Florida Judicial College on Judicial Interpretation of Statutes and Contracts

All Florida judges new to the bench are required to complete the Florida Judicial College program during their first year of judicial service following selection to the bench. Taught by the state’s most experienced trial and appellate court judges, the College’s curriculum includes a 203-page presentation entitled Judicial Interpretation of Statutes and Contracts. This is basically a handbook for judges applying the supremacy-of-text principle, and it’s a must read for anyone working in today’s Florida court system.

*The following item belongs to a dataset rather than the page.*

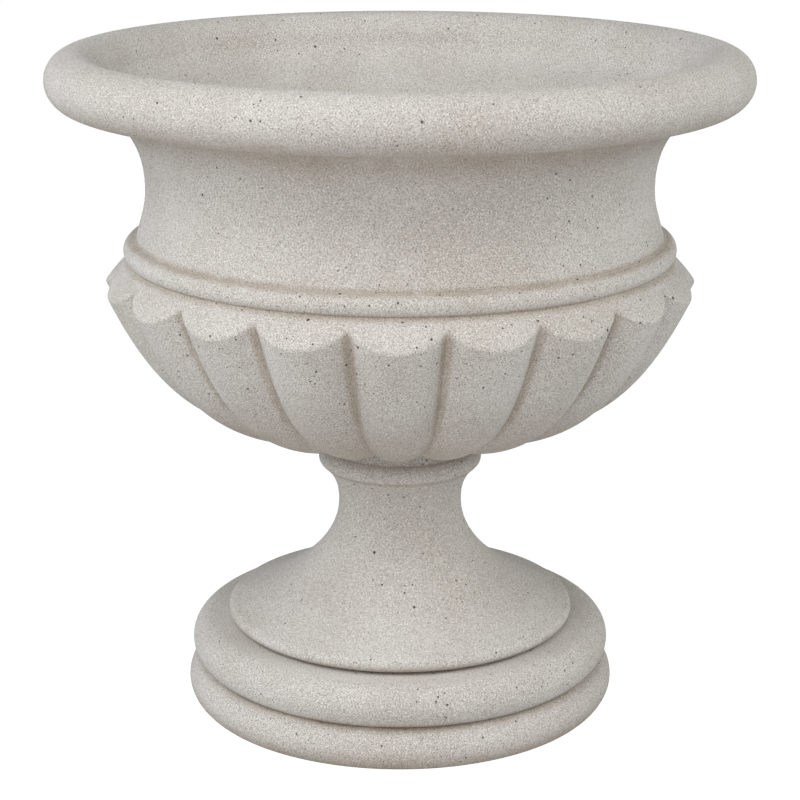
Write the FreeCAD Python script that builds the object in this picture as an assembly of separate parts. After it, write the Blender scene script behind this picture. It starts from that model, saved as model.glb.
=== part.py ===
"""Garden urn planter in cast stone, as it comes apart on a bench.

Three castings stand on one another: a ring-moulded base, a waisted pedestal and a gadrooned bowl
with a rolled rim. A hollow threaded tie tube runs down the middle, clamps them with a nut and a
washer at each end, and drains the bowl. Millimetres, +Z up, origin at the middle of the underside.
"""
import FreeCAD, Part
import math
import os

# ---- driving dimensions -------------------------------------------------------------------------

# base plinth: two stacked torus mouldings, the lower one cut flat where it stands
LOWER_TORUS_R, LOWER_TORUS_Z, LOWER_TORUS_RADIUS = 204.5, 18.0, 23.0
UPPER_TORUS_R, UPPER_TORUS_Z, UPPER_TORUS_RADIUS = 200.0, 61.5, 22.5
BASE_TOP = 84.0
BASE_RECESS_R = 75.0
BASE_RECESS_HEIGHT = 45.0
BASE_RECESS_TAPER = 4.0

# pedestal: bullnose foot edge, flared foot, waist, scotia and collar
FOOT_EDGE_R, FOOT_EDGE_RADIUS = 176.0, 7.5
FOOT_SLOPE_ANGLE = 14.5
FOOT_SLOPE_HANDLE = 42.0
WAIST_R, WAIST_Z = 64.8, 211.5
WAIST_LOWER_HANDLE = 57.5
WAIST_UPPER_HANDLE = 22.0
COLLAR_R, COLLAR_Z, COLLAR_RADIUS = 75.8, 259.5, 10.0
COLLAR_START_ANGLE = -50.0
COLLAR_END_ANGLE = 95.0
COLLAR_HANDLE = 12.0
SEAT_R = 71.0
PEDESTAL_TOP = 284.0

# bedding between the castings
BED_THICKNESS = 2.5
LOWER_BED_INSET = 6.0
UPPER_BED_INSET = 9.0

# bowl, outside: gadroons, sloping shoulder, bead, neck and rolled rim
LOBES = 20
GROOVE_RATIO_TOP = 0.928
GROOVE_RATIO_FOOT = 0.72
GROOVE_DEEPENING = 4
LOBE_FULLNESS = 0.48
LOBE_TOP_R, LOBE_TOP_Z = 304.0, 449.0
LOBE_TOP_LEAN = 25.0
LOBE_TOP_HANDLE = 103.0
LOBE_FOOT_R = 88.0
LOBE_FOOT_LEAN = 7.0
LOBE_FOOT_HANDLE = 130.0
LOBE_SECTIONS = 11
LOBE_OVERRUN = 36.0
LOBE_EDGE_ROUNDING = 3.5
SHOULDER_MID_R, SHOULDER_MID_Z = 290.5, 465.5
SHOULDER_RUN_OUT, SHOULDER_RUN_OUT_ANGLE = 24.0, -60.0
BEAD_R, BEAD_Z, BEAD_RADIUS = 271.8, 487.0, 11.0
BEAD_START_ANGLE = -60.0
BEAD_END_ANGLE = 100.0
NECK_R, NECK_Z = 258.7, 552.0
NECK_LOWER_HANDLE = 22.0
NECK_START_ANGLE = 105.0
NECK_UPPER_HANDLE = 37.0
COVE_HANDLE_R, COVE_HANDLE_Z = 275.0, 628.0
RIM_R, RIM_Z, RIM_RADIUS = 327.0, 661.0, 28.0
RIM_START_ANGLE = -112.0

# bowl, inside
HOLLOW_NECK_R = 222.0
HOLLOW_NECK_TOP = 572.0
HOLLOW_NECK_BOTTOM = 470.0
HOLLOW_LIP_HANDLE = 33.0
HOLLOW_NECK_HANDLE = 52.0
HOLLOW_SIDE_HANDLE = 92.0
HOLLOW_FLOOR_HANDLE = 88.0
FLOOR_R, FLOOR_Z = 62.0, 334.0

# drain well in the bowl's floor, with a ledge for the strainer
WELL_R, WELL_DEPTH = 44.0, 27.0
LEDGE_R, LEDGE_DEPTH = 52.0, 4.5

# tie tube and its fittings
TUBE_R, TUBE_BORE_R = 17.0, 13.0
CORE_HOLE_R = 18.5
NUT_ACROSS_FLATS, NUT_HEIGHT = 50.0, 12.0
NUT_CHAMFER = 1.5
WASHER_R, WASHER_THICKNESS = 36.0, 3.0
SEAL_THICKNESS = 3.0
TUBE_STAND_OUT = 3.0
TUBE_CHAMFER = 0.8
STRAINER_CLEARANCE = 0.8
STRAINER_THICKNESS = 3.5
STRAINER_SKIRT_R, STRAINER_SKIRT_WALL = 40.0, 2.5
STRAINER_SKIRT_HEIGHT = 12.0
STRAINER_RINGS = ((14.0, 8), (25.0, 14), (35.0, 20))
STRAINER_HOLE_R = 2.6

# how far a cutting shape runs past the face that it cuts
CUT_MARGIN = 1.0

# ---- derived heights ----------------------------------------------------------------------------

FOOT_BOTTOM = BASE_TOP + BED_THICKNESS
FOOT_EDGE_Z = FOOT_BOTTOM + FOOT_EDGE_RADIUS
BOWL_BOTTOM = PEDESTAL_TOP + BED_THICKNESS
WELL_FLOOR = FLOOR_Z - WELL_DEPTH
SEAL_TOP = WELL_FLOOR + SEAL_THICKNESS
UPPER_WASHER_TOP = SEAL_TOP + WASHER_THICKNESS
UPPER_NUT_TOP = UPPER_WASHER_TOP + NUT_HEIGHT
LOWER_WASHER_BOTTOM = BASE_RECESS_HEIGHT - WASHER_THICKNESS
LOWER_NUT_BOTTOM = LOWER_WASHER_BOTTOM - NUT_HEIGHT
TUBE_TOP = UPPER_NUT_TOP + TUBE_STAND_OUT
TUBE_BOTTOM = LOWER_NUT_BOTTOM - TUBE_STAND_OUT
LEDGE_Z = FLOOR_Z - LEDGE_DEPTH

AXIS = FreeCAD.Vector(0, 0, 1)
ORIGIN = FreeCAD.Vector(0, 0, 0)


# ---- drawing helpers ----------------------------------------------------------------------------

def at(r, z):
    """A point of the half section: distance from the axis, and height."""
    return FreeCAD.Vector(r, 0, z)


def polar(centre_r, centre_z, radius, degrees):
    """A point on a circle of the half section."""
    turn = math.radians(degrees)
    return at(centre_r + radius * math.cos(turn), centre_z + radius * math.sin(turn))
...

In What the Textualist Revolution in Florida Jurisprudence Means for Practitioners, appellate attorney Nicholas McNamara does a great job of putting this textualist moment in context as well as suggesting related practice pointers. Another must read. Here’s an excerpt:

Justice Kagan famously remarked in 2015 that “we’re all textualists now.”[1] She was speaking about the federal judiciary, where the late Justice Scalia’s brand of textualism has come to dominate. But here in Florida, not only is textualism dominant, it is arguably[2] mandatory for practitioners since the Florida Supreme Court declared its adherence to “the supremacy-of-text principle” in Advisory Opinion to the Governor re: Implementation of Amendment 4, the Voting Restoration Amendment, 288 So. 3d 1070 (Fla. 2020). According to that principle, “[t]he words of a governing text are of paramount concern, and what they convey, in their context, is what the text means.”[3]

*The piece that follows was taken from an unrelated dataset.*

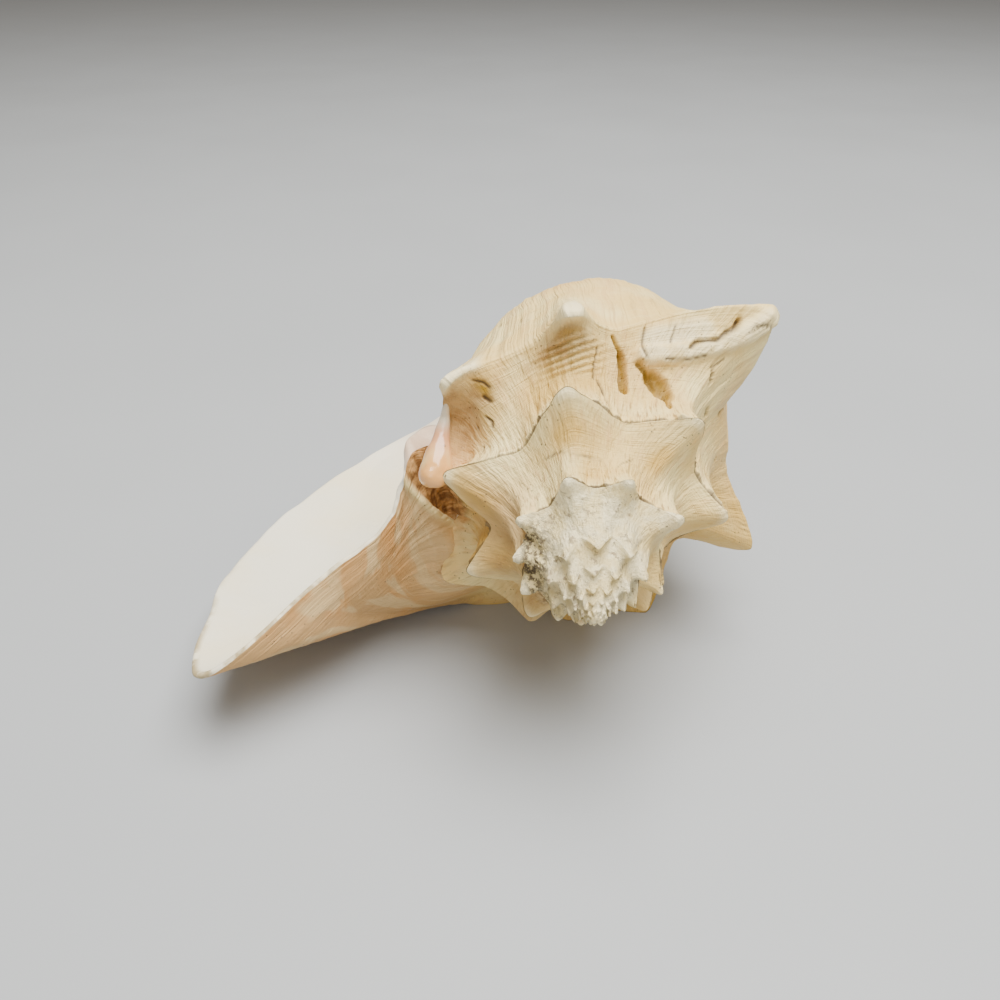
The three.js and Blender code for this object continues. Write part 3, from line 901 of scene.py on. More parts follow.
class Wiring:
    """Shorthand for wiring a material's nodes."""

    def __init__(self, name: str) -> None:
        """Start an empty material.

        Args:
            name: The material's name.
        """
        self.material = bpy.data.materials.new(name)
        self.material.use_nodes = True
        self.nodes = self.material.node_tree.nodes
        self.links = self.material.node_tree.links
        self.nodes.clear()
        self.shader = self.nodes.new("ShaderNodeBsdfPrincipled")
        output = self.nodes.new("ShaderNodeOutputMaterial")
        self.links.new(self.shader.outputs[0], output.inputs["Surface"])

    def put(self, socket: bpy.types.NodeSocket, value: object) -> None:
        """Link a socket to another one, or set it to a constant.

        Args:
            socket: The socket to fill.
            value: Another socket, or the constant.
        """
        if isinstance(value, bpy.types.NodeSocket):
            self.links.new(value, socket)
        else:
            socket.default_value = value

    def attribute(self, name: str) -> bpy.types.NodeSocket:
        """Read one of the mesh's masks.

        Args:
            name: The mask's name.

        Returns:
            The mask's value.
        """
        node = self.nodes.new("ShaderNodeAttribute")
        node.attribute_name = name
        return node.outputs["Fac"]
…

This language is quoted from what has become the seminal treatise on textualism: Antonin Scalia and Bryan Garner’s Reading Law: The Interpretation of Legal Texts. It is hardly an exaggeration to say that Reading Law has achieved blackletter status in this state. Indeed, as of February 23 of this year, this work has been cited no less than 171 times by Florida’s appellate courts since its 2012 publication. That being the case, it behooves the Florida practitioner — regardless of his or her opinions on textualism’s merits — to become acquainted with its doctrines and methodologies. This column provides a few practical pointers on advocacy in the current textualist moment.

Against this backdrop McNamara provides the following practice pointers:

  • Do Not Argue What the Legislature Intended; Argue What the Text Means
  • Learn How To Use Dictionaries Properly
  • Acquaint Yourself with Canons of Construction

The best way to put this good advice into practice the next time you find yourself getting ready to argue for a particular interpretation of a word or phrase in a will, trust or statute, is to read the same handbook your judge is reading: Judicial Interpretation of Statutes and Contracts.